The Institute for Strategic Dialogue in London has published a report asserting that over 100 Americans are fighting alongside anti-ISIS militias in Iraq and Syria, making up over a third of the foreign recruits for those militia groups.
“The report found that Americans are more prevalent in the groups than those from any other Western nation, with the U.K. following. Most of the volunteers are serving in Kurdish militias in Iraq or Syria,” ABC News reports.
The report found anti-ISIS recruits skew a bit older than the Islamic State’s average recruits, and many of them have military experience. A variety of motivations for their journeys to Iraq and Syria were collected by the Institute, ranging from a determination to halt the Islamic State’s atrocities, to religious solidarity with Christian minorities in the war zone, thrill-seekers, and military veterans who “may have had trouble adjusting to life in the civilian world after their service or felt more at home in a war zone.”
The report adds that some Western military veterans want to “consolidate the post-conflict reconstruction and stabilization that they contributed to in Iraq after 2003” — in other words, “finish the job” in Iraq and ensure the “death and suffering of civilians and fellow military personnel” was not in vain.
According to the report, the Kurds have been somewhat reluctant to put foreign recruits on the battle line, instead using military veterans as trainers and logistical support, while those without military experience tend to receive “low-level, menial tasks” away from combat.
After seeing the Institute for Strategic Dialogue report, NBC affiliate WWBT in Virginia found a local man, 27-year-old Kevin Hodge, who said he had traveled to Syria to fight alongside Kurdish militia. He said he contacted the Kurdish YPG through Facebook and arranged to have himself smuggled into Syria, where he received two weeks of training and was sent to the front lines.
Hodge said he was “inspired to make the trip after seeing coverage of ISIS on the news, specifically, how the terror group was driving people out of their homes.”
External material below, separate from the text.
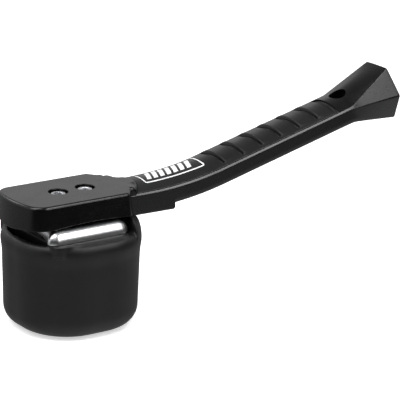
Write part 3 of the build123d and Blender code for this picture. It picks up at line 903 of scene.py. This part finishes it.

Most of the foreign recruits are male, but The Hill quotes one woman from the report:
This time last year I was a stay at home mom/wife. Even though I knew my marriage was up in flames I had still tried. I went through a very dark period in my life… After joining the Kurds and seeing the problems first hand in other parts of the world my priorities were set straight again. Thousands don’t agree with my choice and honestly I don’t give a damn.
Canada’s National Post notes the ISD criticized Western governments for failing to make it clear whether signing up with foreign anti-terrorist militias was legal.
“All governments should be explicit in their communications around anti-ISIS foreign fighters to ensure the legal position and possible sanctions are clearly set out. Law-enforcement measures and prosecutions then need to be applied consistently and proportionately,” the report urged.
The U.S. government “strongly discourages” American citizens from traveling to Iraq or Syria to fight ISIS, as The Hill observes. A warning issued by the State Department reads: “The U.S. government does not support this activity, and our ability to provide consular assistance to individuals who are injured or kidnapped, or to the families of individuals who die as a result of taking part in the conflict, is extremely limited.”
A disturbing tidbit from the ISD report cited by The Hill: While roughly a third of foreign recruits are fighting with the Kurdish YPG in Syria, and another 20 percent with the Kurdish peshmerga in Iraq, there are also a “handful” of foreigners fighting with unsavory groups like Hezbollah and Shiite militia units.